▶ **Stated goal**
Reproduce, word for word, every line from the first one down to the line containing "crescent_end = 62.3; // [40:0.1:65]", and nothing else.

▶ **Material shown**
◇ ◇ ◇

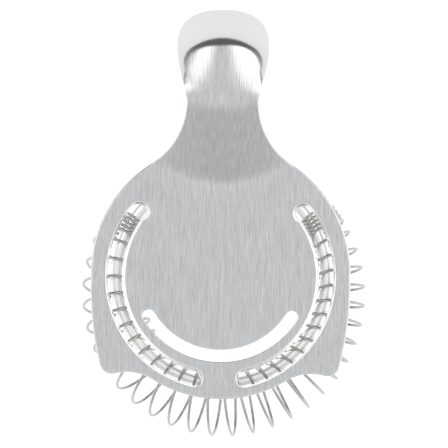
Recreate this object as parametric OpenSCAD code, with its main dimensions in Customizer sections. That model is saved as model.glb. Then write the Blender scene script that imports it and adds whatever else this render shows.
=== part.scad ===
// Hawthorne strainer: a bar strainer whose coil spring beds into a shaker tin.
// Millimetres. Origin: centre of the round plate, on its underside.
// +Y runs along the handle, +Z is up, and the nose points to -Y.

/* [Plate] */
// Radius of the plate's round edge, at the sides and by the neck
rim_r = 46.7; // [45:0.1:48]
// Radius of the nose edge
nose_r = 45.7; // [45:0.1:46.5]
// Thickness of the steel sheet
sheet_t = 1.2; // [0.8:0.1:1.5]
// Radius of the ears' outer corners
ear_corner_r = 4.5; // [3:0.1:6]
// Sideways place of the ear corners' centres
ear_corner_x = 38.6; // [37:0.1:39.5]
// Place of the ear corners' centres along the plate
ear_corner_y = -32.6; // [-34:0.1:-31]
// Sideways place of the shallow notch between each ear and the nose
notch_x = 33; // [32:0.1:34]

/* [Slots] */
// Middle radius of the two long slots
slot_r = 38; // [37.5:0.1:38.5]
// Width of the long slots
slot_w = 5.1; // [5:0.1:6]
// How far the long slots' centre lies from the plate's, towards the nose
slot_shift = 1.5; // [1:0.1:2]
// Angle from the nose to the lower end of each long slot
slot_start = 10.5; // [8:0.5:12]
// Angle from the nose to the middle of each slot's round upper end
slot_end = 126; // [122:0.5:128]
// Diameter of the round upper ends
slot_bulb_d = 5.6; // [5.2:0.1:6.5]
// Distance of the round upper ends from the plate's centre
bulb_r = 36.7; // [36:0.1:37.5]
// Inner radius of the crescent slot
crescent_in = 28; // [26:0.1:29]
// Outer radius of the crescent slot
crescent_out = 32.4; // [32:0.1:33]
// Angle from the nose to each end of the crescent slot
crescent_end = 62.3; // [40:0.1:65]

/* [Handle] */
// Half width of the neck
neck_hw = 12.95; // [11:0.1:15]
// Place of the neck's narrowest point
neck_y = 60.5; // [58:0.1:64]
// Half width of the handle at its widest
handle_hw = 17.05; // [15:0.05:20]
// Place of the handle's widest point
handle_y = 82; // [80:0.1:84]
// Place of the handle's tip
tip_y = 98; // [93:0.1:100]
// Slope of the neck, as rise over run
neck_slope = 0.42; // [0.2:0.01:0.5]
// Place of the bend where the neck leaves the plate
bend_low_y = 31.4; // [30:0.1:36]
// Place of the bend where the neck levels out
bend_high_y = 60; // [54:0.1:64]
// How strongly both bends curve back towards their sides
bend_bow = 0.015; // [0:0.005:0.04]
// Place of the end of the handle's flat face, where the tip turns down
face_y = 79.9; // [77:0.1:84]
// Half width of the handle's flat face
face_hw = 13.4; // [12.5:0.1:15]
// How much the handle's face falls away to its sides near the tip
face_crown = 0.018; // [0:0.001:0.02]
// Slope of the turned-down tip, as fall over run
tip_slope = 1.43; // [0.8:0.01:1.7]

/* [Ring] */
// Middle radius of the ring that carries the spring
ring_r = 38; // [37.8:0.1:38.2]
// Diameter of the ring's bar
ring_d = 4.8; // [3.5:0.1:4.8]
// How far the ring's centre lies from the plate's, towards the nose
ring_shift = 1.4; // [1.4:0.1:1.8]
// How far the ring's centre lies to the right
ring_side = 0.3; // [0:0.1:0.5]
// Height of the ring's centre, below the plate
ring_z = -6.15; // [-6.4:0.05:-6]
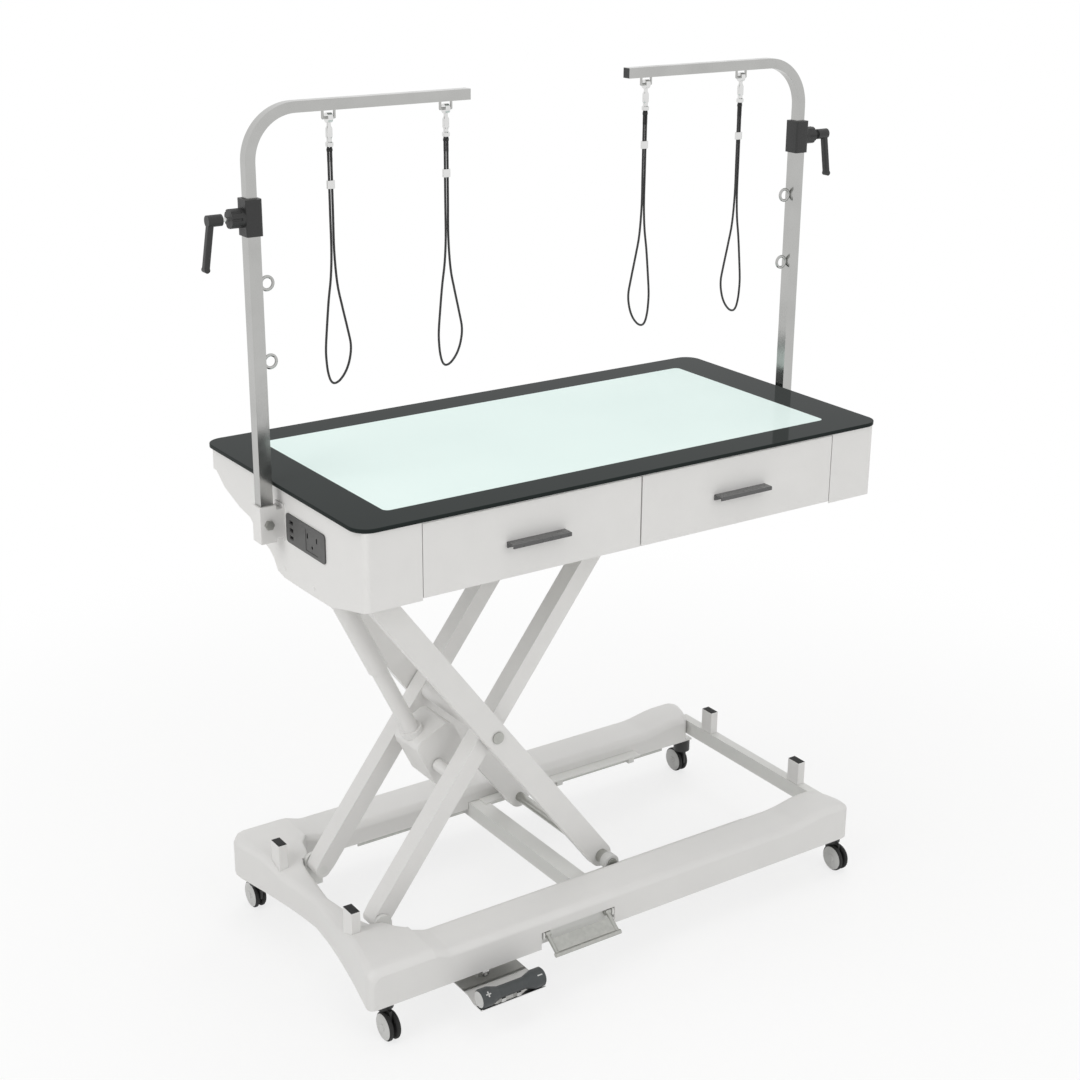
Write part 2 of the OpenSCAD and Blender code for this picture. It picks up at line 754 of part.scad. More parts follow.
module upper_rollers() color(black) {
    translate([roller_x, 0, top_pivot_z]) for (s = [-1, 1]) roller(s * upper_roller_y);
}

// Actuator: its axis runs from the motor pivot to the eye at the top

motor_at = [roller_x / 2 - pivot_x / 2 - motor_pivot * cos(lift_angle),
    pivot_z + rise / 2 - motor_pivot * sin(lift_angle)];
eye_at = [-pivot_x + ram_top[0], top_pivot_z + ram_top[1]];
ram_l = norm(eye_at - motor_at);
ram_angle = atan2(eye_at[1] - motor_at[1], eye_at[0] - motor_at[0]);
ram_tube_end = 285;
housing_back = 55;

// Local +X runs along the actuator, local +Z to its left
module at_motor() {
    translate([motor_at[0], 0, motor_at[1]]) rotate([0, -ram_angle, 0]) children();
}

module actuator_motor() color(paint_shade) at_motor() difference() {
    union() {
        translate([housing_l / 2 - housing_back, 0, -23]) across(housing_w) round_rect(housing_l, 94, 20);
        // Neck that holds the tube
        translate([housing_l - housing_back - 2, 0, 0]) rotate([0, 90, 0]) cylinder(d = ram_tube_d + 14, h = 12);
    }
    rod_y(16 + 2 * run_fit, -housing_w, housing_w);
    translate([30, 0, 0]) rotate([0, 90, 0]) cylinder(r = ram_tube_d / 2 + run_fit, h = housing_l);
}

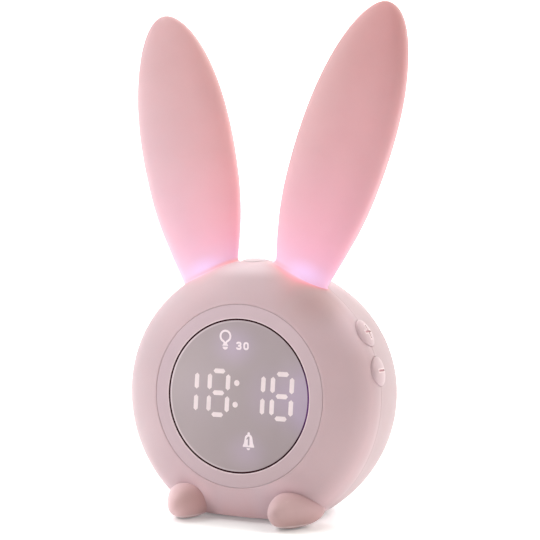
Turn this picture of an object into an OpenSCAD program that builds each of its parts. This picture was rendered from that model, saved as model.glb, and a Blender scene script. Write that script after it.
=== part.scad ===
// Rabbit-shaped bedside alarm clock with glowing ears.
// Millimetres, +Z up. The front of the clock faces -Y, and "left" and "right"
// are as seen by someone looking at the display (left = -X).
// Origin: on the floor plane, below the middle of the clock from side to side and
// from the toes to the rear. The pieces are drawn with the parting plane between
// the front and the rear shell at y = 0, and centred() then shifts them.

/* [Body] */
// Radius of the round body at the parting plane
body_r = 60; // [59.4:0.1:60.4]
// Height of the body's centre above the floor
axis_z = 54.2; // [53.8:0.1:54.6]
// Distance from the parting plane forward to the display ring
front_depth = 17.5; // [17:0.1:18]
// Distance from the parting plane back to the rear of the body
rear_depth = 56; // [54:0.5:58]
// Thickness of the shells
wall = 2.4; // [2.2:0.1:2.6]
// Gap between the flat underside and the floor
under_z = 2; // [1.8:0.1:2.4]

/* [Display] */
// Height of the display's centre above the floor
face_z = 55.4; // [55:0.1:55.8]
// Outer radius of the flat ring around the display
ring_r = 40; // [39.7:0.1:40.2]
// Radius of the round display window
lens_r = 33.5; // [33.3:0.1:33.6]
// Height of a digit between its outermost segments' centre lines
digit_h = 19.2; // [18.6:0.1:19.8]
// Width of a digit between its side segments' centre lines
digit_w = 8.9; // [8.6:0.1:9.2]
// Width of one segment
segment_w = 2.1; // [1.8:0.1:2.3]

/* [Ears] */
// Length of an ear along its own axis, from its root in the head to the tip
ear_l = 131.4; // [125:0.2:134]
// Sideways tilt of each ear in degrees
ear_tilt = 15.7; // [15:0.1:16.4]
// Backward lean of each ear in degrees
ear_lean = 5.5; // [5:0.1:6]
// Half width of an ear at its root
ear_root = 12.4; // [12:0.1:12.6]
// Half width that the ear's outline grows towards before it rounds off
ear_full = 26.3; // [25.5:0.1:26.5]
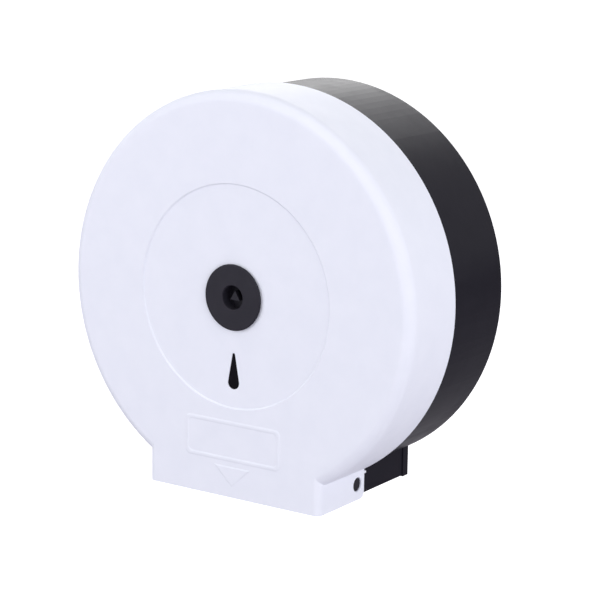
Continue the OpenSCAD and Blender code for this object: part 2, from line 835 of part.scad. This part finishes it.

◇ ◇ ◇

▶ **Solution for this exercise**
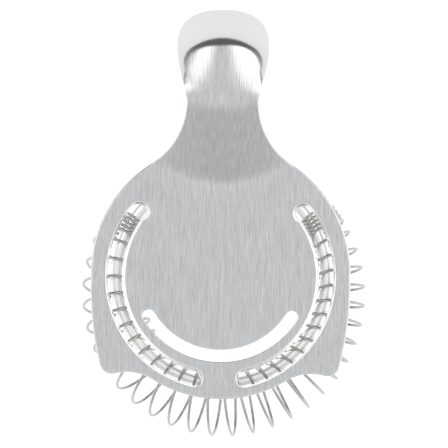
Recreate this object as parametric OpenSCAD code, with its main dimensions in Customizer sections. That model is saved as model.glb. Then write the Blender scene script that imports it and adds whatever else this render shows.
=== part.scad ===
// Hawthorne strainer: a bar strainer whose coil spring beds into a shaker tin.
// Millimetres. Origin: centre of the round plate, on its underside.
// +Y runs along the handle, +Z is up, and the nose points to -Y.

/* [Plate] */
// Radius of the plate's round edge, at the sides and by the neck
rim_r = 46.7; // [45:0.1:48]
// Radius of the nose edge
nose_r = 45.7; // [45:0.1:46.5]
// Thickness of the steel sheet
sheet_t = 1.2; // [0.8:0.1:1.5]
// Radius of the ears' outer corners
ear_corner_r = 4.5; // [3:0.1:6]
// Sideways place of the ear corners' centres
ear_corner_x = 38.6; // [37:0.1:39.5]
// Place of the ear corners' centres along the plate
ear_corner_y = -32.6; // [-34:0.1:-31]
// Sideways place of the shallow notch between each ear and the nose
notch_x = 33; // [32:0.1:34]

/* [Slots] */
// Middle radius of the two long slots
slot_r = 38; // [37.5:0.1:38.5]
// Width of the long slots
slot_w = 5.1; // [5:0.1:6]
// How far the long slots' centre lies from the plate's, towards the nose
slot_shift = 1.5; // [1:0.1:2]
// Angle from the nose to the lower end of each long slot
slot_start = 10.5; // [8:0.5:12]
// Angle from the nose to the middle of each slot's round upper end
slot_end = 126; // [122:0.5:128]
// Diameter of the round upper ends
slot_bulb_d = 5.6; // [5.2:0.1:6.5]
// Distance of the round upper ends from the plate's centre
bulb_r = 36.7; // [36:0.1:37.5]
// Inner radius of the crescent slot
crescent_in = 28; // [26:0.1:29]
// Outer radius of the crescent slot
crescent_out = 32.4; // [32:0.1:33]
// Angle from the nose to each end of the crescent slot
crescent_end = 62.3; // [40:0.1:65]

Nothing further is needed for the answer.